How a leader whose platform promised a balanced budget (which was not party policy) could pen this line with a straight face is beyond me. Should the Liberals have racked up a $50-billion deficit so they could keep all their promises? The NDP -- which should support virtually every Liberal expenditure -- would have had zero dollars for new programs.
The party document then lists unkept (so far) Liberal promises without acknowledging the long list the new government has kept.
Pundits and NDP members alike should have been confident by now that the party would reject Mulcair and commit to returning to its social democratic roots and its traditional role as a party of big ideas.
But this is the NDP, and many commentators have noted the party hasn't traditionally dumped its leaders for losing.

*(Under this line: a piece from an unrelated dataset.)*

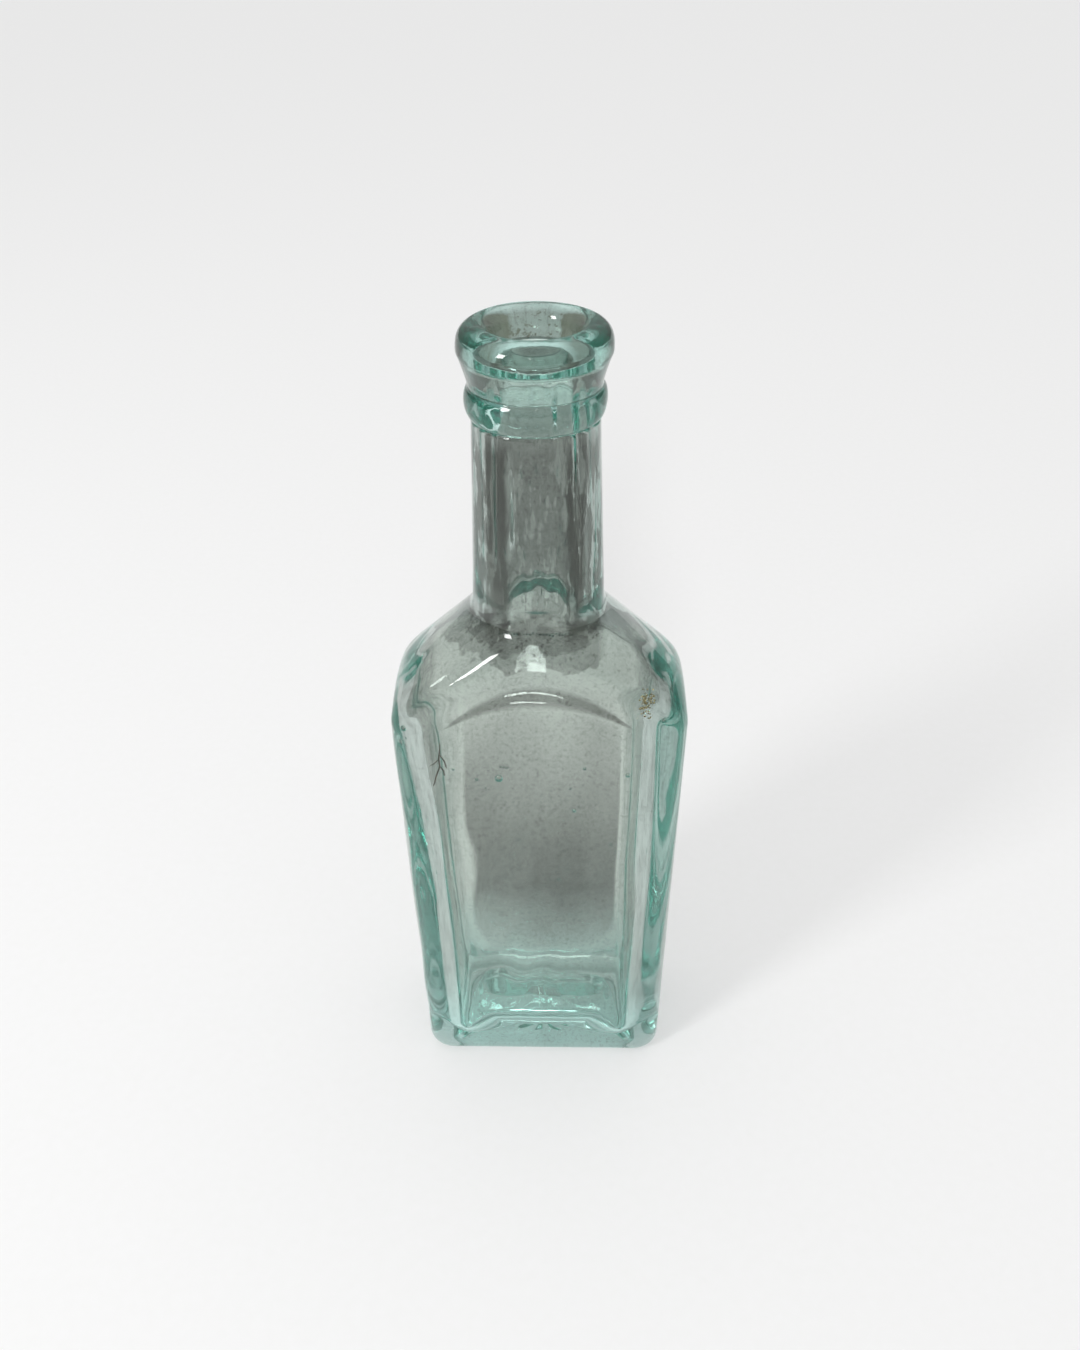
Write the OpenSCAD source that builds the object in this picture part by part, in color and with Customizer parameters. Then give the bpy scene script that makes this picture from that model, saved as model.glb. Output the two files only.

The implication is that this is admirable. I am not so sure.
I remember heated arguments with an NDP friend in Saskatchewan who dismissed my involvement in "useless" social movement organizations. I suggested, only half kidding, that the NDP was not so much a political party as a cult. There was a siege mentality in the NDP rooted in feelings of ideological marginalization reinforced by a hostile media. They hated social and economic justice groups working outside the political system because they couldn't control them. Any criticism was tantamount to heresy -- and disloyalty.
In fact decades of observing the NDP from the outside has convinced me that loyalty is far and away the most important principle in the party's culture. It is more important than political philosophy, party democracy, member engagement, and even more important than winning. In the NDP, it seems, so long as you have been a loyal member since you were 14 you will likely never be held accountable, no matter what mistakes you make.
Loyalty is an important principle in any party. And if the NDP had a leader who knew when to get off the stage, it need not be a problem for the party.
But when a leader like Mulcair is prepared to exploit it to cling to power, it is tantamount to a political suicide pact.